§ **Exercise brief**
Copy out all of the material exactly as presented.

§ **Materials provided**
----------------

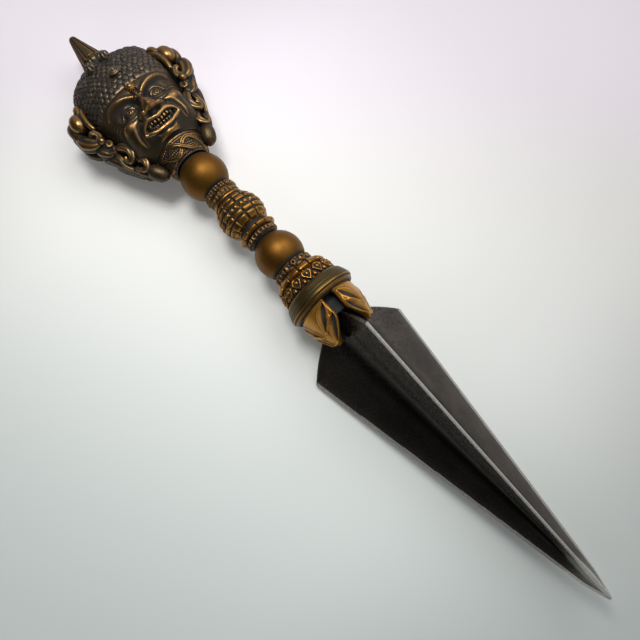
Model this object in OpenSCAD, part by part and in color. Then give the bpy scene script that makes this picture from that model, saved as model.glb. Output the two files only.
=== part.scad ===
// Ritual dagger (phurba), lying on its back: three-finned steel blade, cast bronze grip and head.
// Every piece is threaded on one steel tang and clamped between the blade and a nut under the horn.
// X runs from the horn to the blade's point, the face looks up along +Z, and the table is at Z = 0.

/* [Blade] */
// Length of the blade from its shoulder corners to its point
blade_len = 151; // [135:1:170]
// Radius from the axis to the edge of each fin at its shoulder corner
blade_r = 33; // [30:0.5:37]
// Length of the sloping shoulders, along the axis
shoulder_len = 15; // [12:0.5:18]
// Radius of the fins where the shoulders leave the socket
shoulder_r = 10.3; // [9:0.1:10.4]
// How far the shoulders bulge out from a straight line
shoulder_bulge = 1.6; // [0:0.1:2.5]
// Width of the blunt edge of each fin at its shoulder corner
edge_w = 1.9; // [1.2:0.1:2.4]
// Radius at the bottom of the hollow between two fins
root_r = 5.9; // [5.4:0.1:6.4]
// Length of the point, where the hollows run out
point_len = 35; // [30:1:45]
// Length of the rounded tip
tip_len = 14; // [10:0.5:18]
// Radius of the fins where the rounded tip begins
tip_start_r = 5.6; // [4.5:0.1:6.5]
// Radius of the round plug that enters the socket
plug_r = 5; // [4.4:0.1:5.6]
// Length of the plug
plug_len = 7.5; // [6.8:0.1:8.5]

/* [Socket and guard] */
// Radius of the socket core under the leaves
core_r = 10.5; // [10.5:0.1:11.5]
// Length of the socket core
core_len = 9.1; // [9:0.1:12]
// Radius of the leaves beside the guard
leaf_r = 15.6; // [14.8:0.1:16]
// Radius of the leaves at their tips
leaf_tip_r = 12.2; // [11.8:0.1:13.2]
// Length of each leaf from the guard to its tip
leaf_len = 19.8; // [17:0.1:21]
// Width of the gap over each fin, between two leaves
leaf_gap = 5.6; // [5:0.1:7]
// Radius of the cutter that sinks each almond flute
flute_r = 1.1; // [0.8:0.1:1.3]
// Radius of the guard at its crest
guard_r = 18.5; // [17.5:0.1:20]
// Length of the guard along the axis
guard_len = 9.6; // [8.5:0.1:12]
// Depth of the two grooves round the guard
guard_groove = 0.5; // [0.3:0.1:0.8]

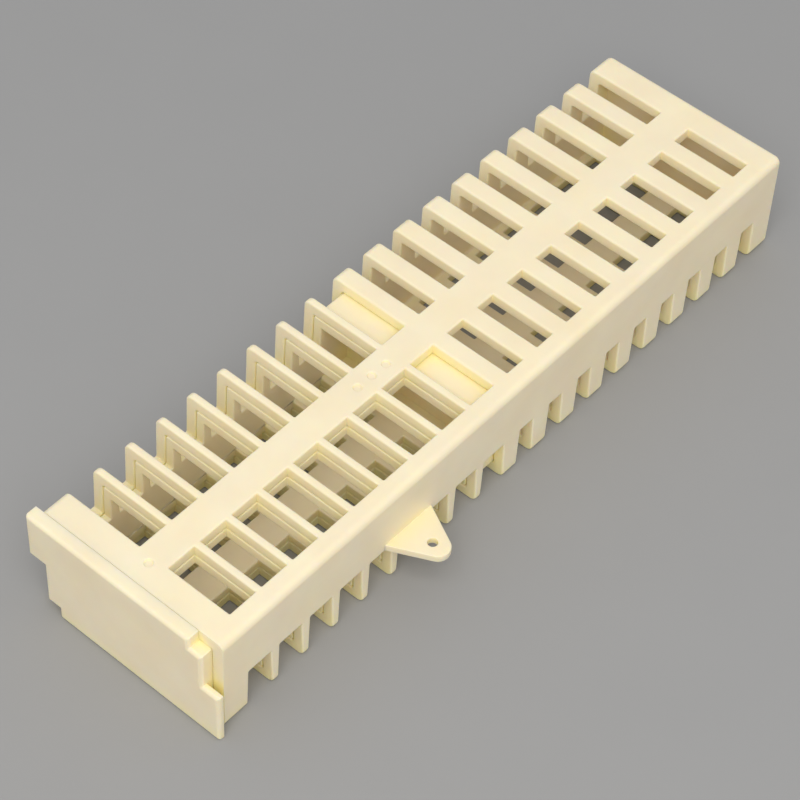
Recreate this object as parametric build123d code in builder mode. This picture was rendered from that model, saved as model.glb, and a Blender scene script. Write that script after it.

----------------

§ **Task solution**
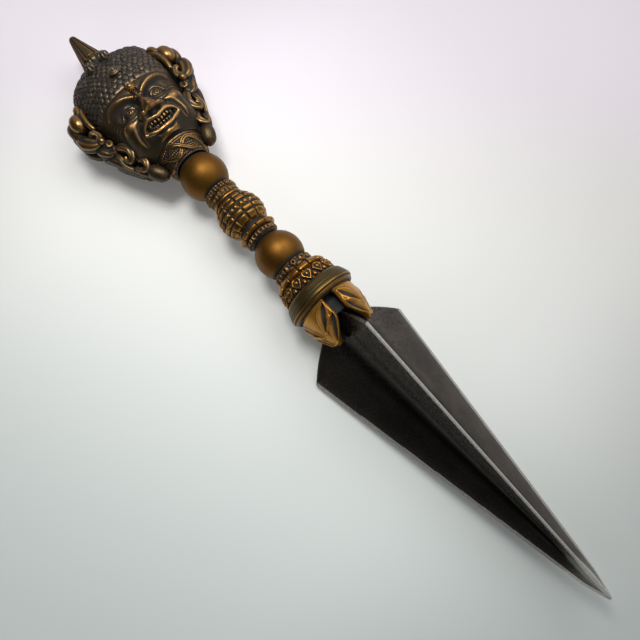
Model this object in OpenSCAD, part by part and in color. Then give the bpy scene script that makes this picture from that model, saved as model.glb. Output the two files only.
=== part.scad ===
// Ritual dagger (phurba), lying on its back: three-finned steel blade, cast bronze grip and head.
// Every piece is threaded on one steel tang and clamped between the blade and a nut under the horn.
// X runs from the horn to the blade's point, the face looks up along +Z, and the table is at Z = 0.

/* [Blade] */
// Length of the blade from its shoulder corners to its point
blade_len = 151; // [135:1:170]
// Radius from the axis to the edge of each fin at its shoulder corner
blade_r = 33; // [30:0.5:37]
// Length of the sloping shoulders, along the axis
shoulder_len = 15; // [12:0.5:18]
// Radius of the fins where the shoulders leave the socket
shoulder_r = 10.3; // [9:0.1:10.4]
// How far the shoulders bulge out from a straight line
shoulder_bulge = 1.6; // [0:0.1:2.5]
// Width of the blunt edge of each fin at its shoulder corner
edge_w = 1.9; // [1.2:0.1:2.4]
// Radius at the bottom of the hollow between two fins
root_r = 5.9; // [5.4:0.1:6.4]
// Length of the point, where the hollows run out
point_len = 35; // [30:1:45]
// Length of the rounded tip
tip_len = 14; // [10:0.5:18]
// Radius of the fins where the rounded tip begins
tip_start_r = 5.6; // [4.5:0.1:6.5]
// Radius of the round plug that enters the socket
plug_r = 5; // [4.4:0.1:5.6]
// Length of the plug
plug_len = 7.5; // [6.8:0.1:8.5]

/* [Socket and guard] */
// Radius of the socket core under the leaves
core_r = 10.5; // [10.5:0.1:11.5]
// Length of the socket core
core_len = 9.1; // [9:0.1:12]
// Radius of the leaves beside the guard
leaf_r = 15.6; // [14.8:0.1:16]
// Radius of the leaves at their tips
leaf_tip_r = 12.2; // [11.8:0.1:13.2]
// Length of each leaf from the guard to its tip
leaf_len = 19.8; // [17:0.1:21]
// Width of the gap over each fin, between two leaves
leaf_gap = 5.6; // [5:0.1:7]
// Radius of the cutter that sinks each almond flute
flute_r = 1.1; // [0.8:0.1:1.3]
// Radius of the guard at its crest
guard_r = 18.5; // [17.5:0.1:20]
// Length of the guard along the axis
guard_len = 9.6; // [8.5:0.1:12]
// Depth of the two grooves round the guard
guard_groove = 0.5; // [0.3:0.1:0.8]

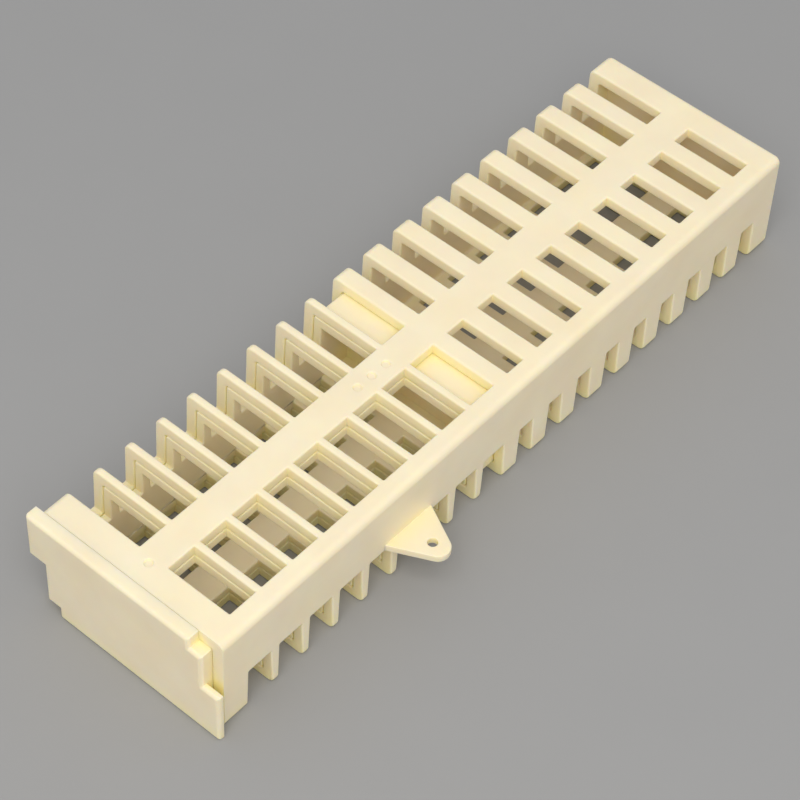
Recreate this object as parametric build123d code in builder mode. This picture was rendered from that model, saved as model.glb, and a Blender scene script. Write that script after it.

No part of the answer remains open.